Closing this section: **what are the infrastructure needs to support scalable multimodal embedding workflows?

12. Embeddings for Structured Data #

  • Use dimensionality reduction (e.g., PCA) or learned embeddings
  • Enable anomaly detection or classification with fewer labeled examples
  • Especially useful when labeled data is scarce

→ how can we compress structured data while retaining signal?

13. User-Item & Graph Embeddings #

  • Embed users and items into the same space for recommender systems
  • Graph embeddings (e.g., Node2Vec, DeepWalk) capture node relationships
  • Useful for classification, clustering, and link prediction

→ how do we preserve both entity and relational meaning in embeddings?

14. Dual Encoder & Contrastive Loss #

  • Most embeddings today use dual encoders (e.g., query/doc or text/image towers)
  • Trained with contrastive loss to pull positives close, push negatives away
  • Often initialized from large foundation models (e.g., BERT, Gemini)

→ how do we balance generalization vs. task-specific fine-tuning?

  • Keyword search fails for synonyms and semantic variants
  • Vector search embeds documents and queries, enabling “meaning-based” retrieval
  • Similarity measured via cosine similarity, dot product, or Euclidean distance

→ what metric and database architecture optimize for your use case?

16. Efficient Nearest Neighbor Techniques #

  • Brute force is O(N)—not viable at scale
  • LSH hashes similar vectors into the same bucket
  • Tree-based methods (KD-tree, Ball-tree) work for low dimensions
  • HNSW and ScaNN handle large-scale, high-dimensional spaces efficiently

→ how can we trade off speed vs. accuracy using ANN techniques?

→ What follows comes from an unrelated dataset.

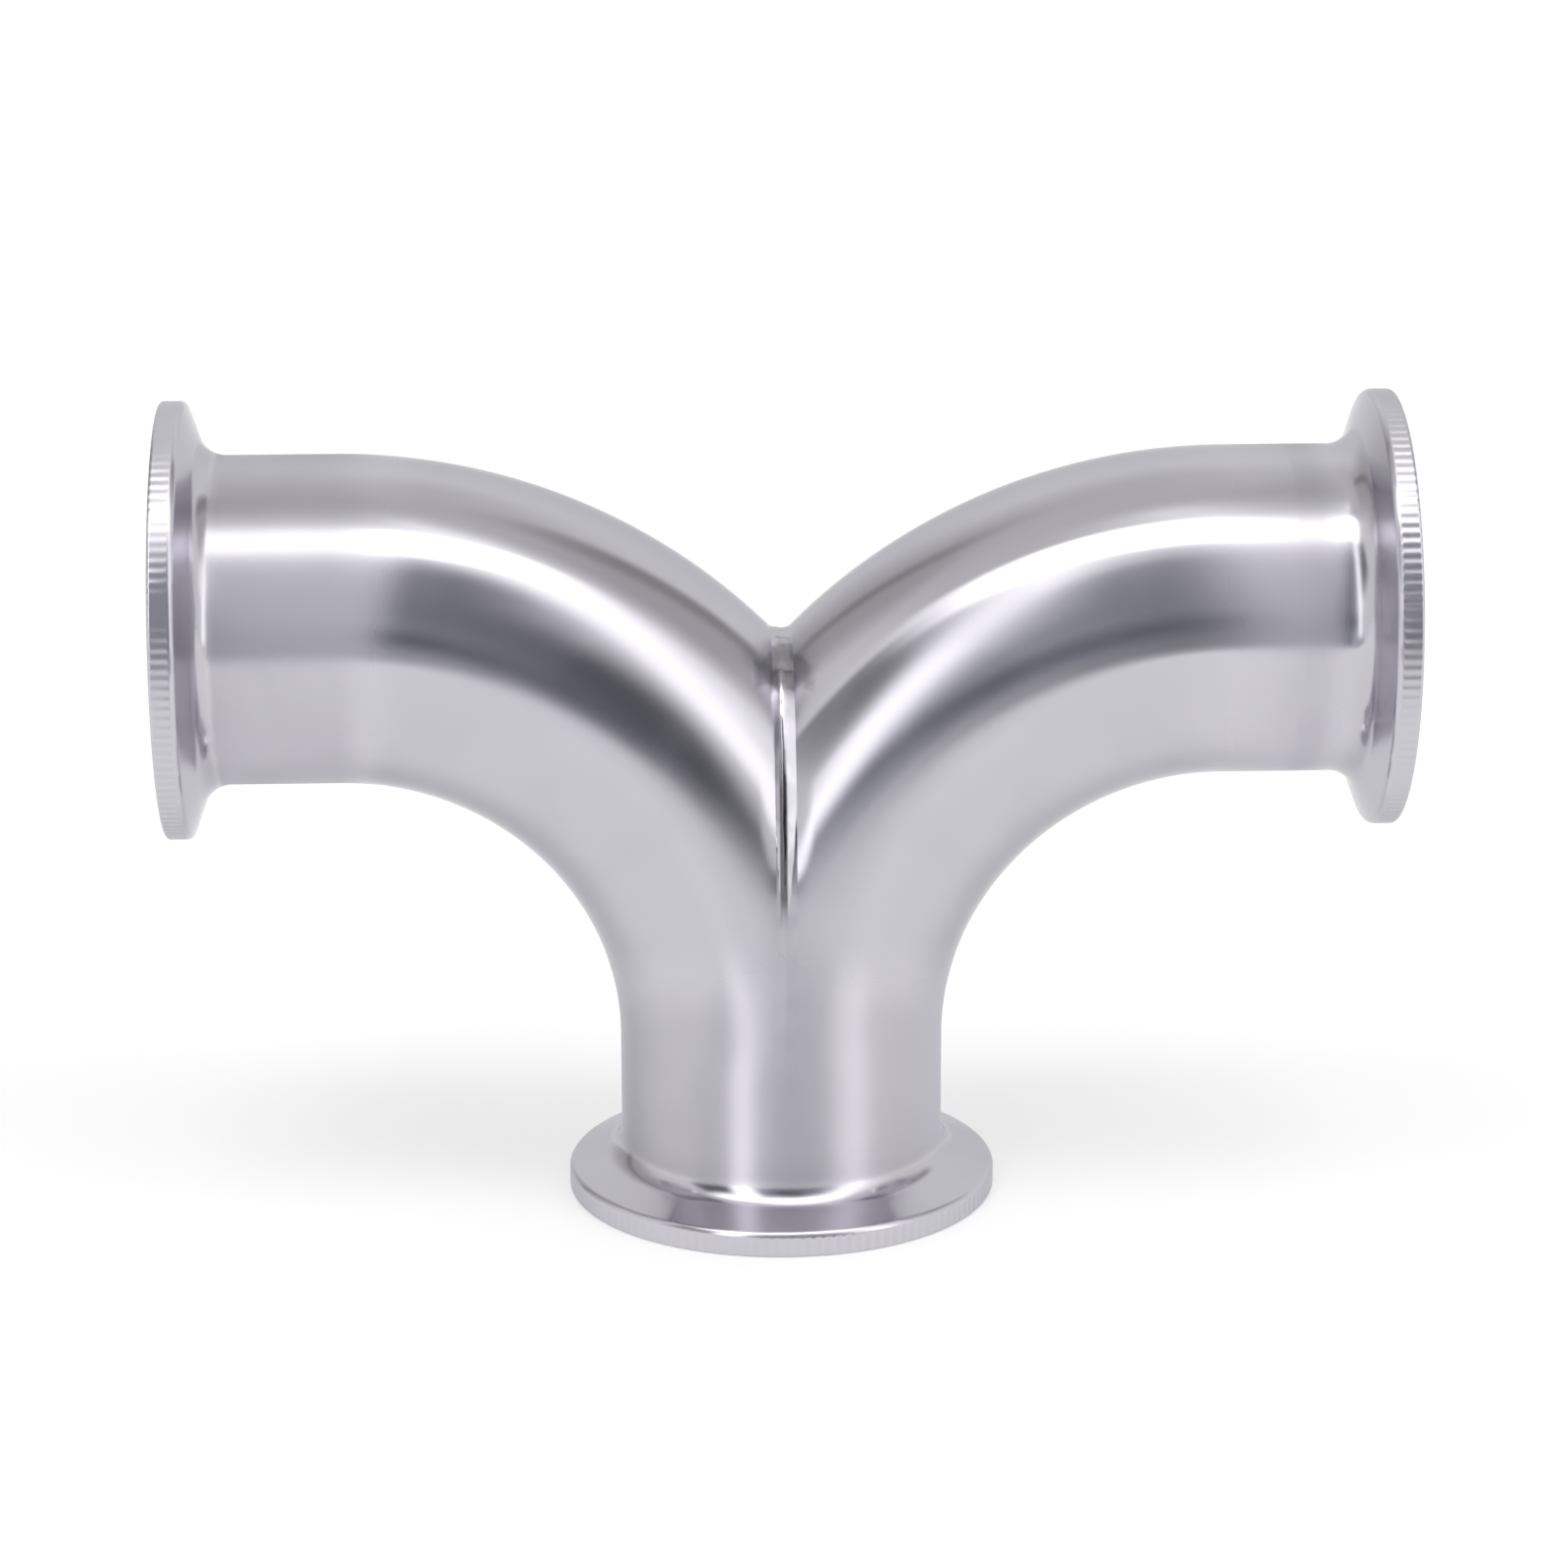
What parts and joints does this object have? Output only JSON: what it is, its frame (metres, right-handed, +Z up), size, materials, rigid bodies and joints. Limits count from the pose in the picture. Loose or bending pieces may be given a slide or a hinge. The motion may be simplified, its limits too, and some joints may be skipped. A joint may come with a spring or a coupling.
{
  "type": "sanitary clamp wye",
  "caption": "Stainless sanitary wye: mitred elbows seam-welded into a common stub, with a turned clamp ferrule welded on each port.",
  "frame": {"origin": "centre of the bottom ferrule's sealing face, which the fitting stands on", "axes": "+Z up along the stub, +X and -X out along the two arms, +Y towards the back"},
  "size_m": [0.142, 0.0506, 0.0953],
  "materials": {
    "polished_tube": "satin polished stainless steel tube",
    "turned_ferrule": "turned and polished stainless steel",
    "weld_bead": "dressed stainless weld bead"
  },
  "bodies": {
    "root": {"left_elbow": "polished_tube", "right_elbow": "polished_tube", "seam_weld": "weld_bead", "left_ferrule": "turned_ferrule", "right_ferrule": "turned_ferrule", "bottom_ferrule": "turned_ferrule"}
  },
  "joints": []
}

17. What Are Vector Databases? #

  • Built specifically to index and search embeddings
  • Combine ANN search (e.g., ScaNN, HNSW) with metadata filtering
  • Support hybrid search (semantic + keyword) with pre- and post-filtering

→ how do we ensure low-latency, high-recall vector search at scale?

18. Operational Considerations #

  • Embeddings evolve over time—updates may be costly
  • Combine vector + keyword search for literal queries (e.g., IDs)
  • Choose vector DBs based on workload (e.g., AlloyDB for OLTP, BigQuery for OLAP)

→ how do we manage model/version drift and storage efficiency?

19. Core Use Cases #

Embeddings power:

  • Search & retrieval
  • Semantic similarity & deduplication
  • Recommendations
  • Clustering & anomaly detection
  • Few-shot classification
  • Retrieval Augmented Generation (RAG)

→ how do embeddings improve relevance and trust in LLM outputs?

20. Retrieval-Augmented Generation (RAG) #

  • RAG improves factual grounding and reduces hallucinations
  • Retrieves documents → augments prompt → generates answer
  • Return sources for transparency and human/LLM coherence check

→ how do we design RAG workflows for auditability and safety?

21. Key Takeaways #

  • Choose models and vector stores based on data, latency, cost, and security needs
  • Use ScaNN or HNSW for scalable ANN
  • Use hybrid filtering to improve search accuracy
  • RAG is critical for grounded LLMs

Closing insight: Embeddings + ANN + RAG form the foundation of trustworthy, scalable, semantic applications.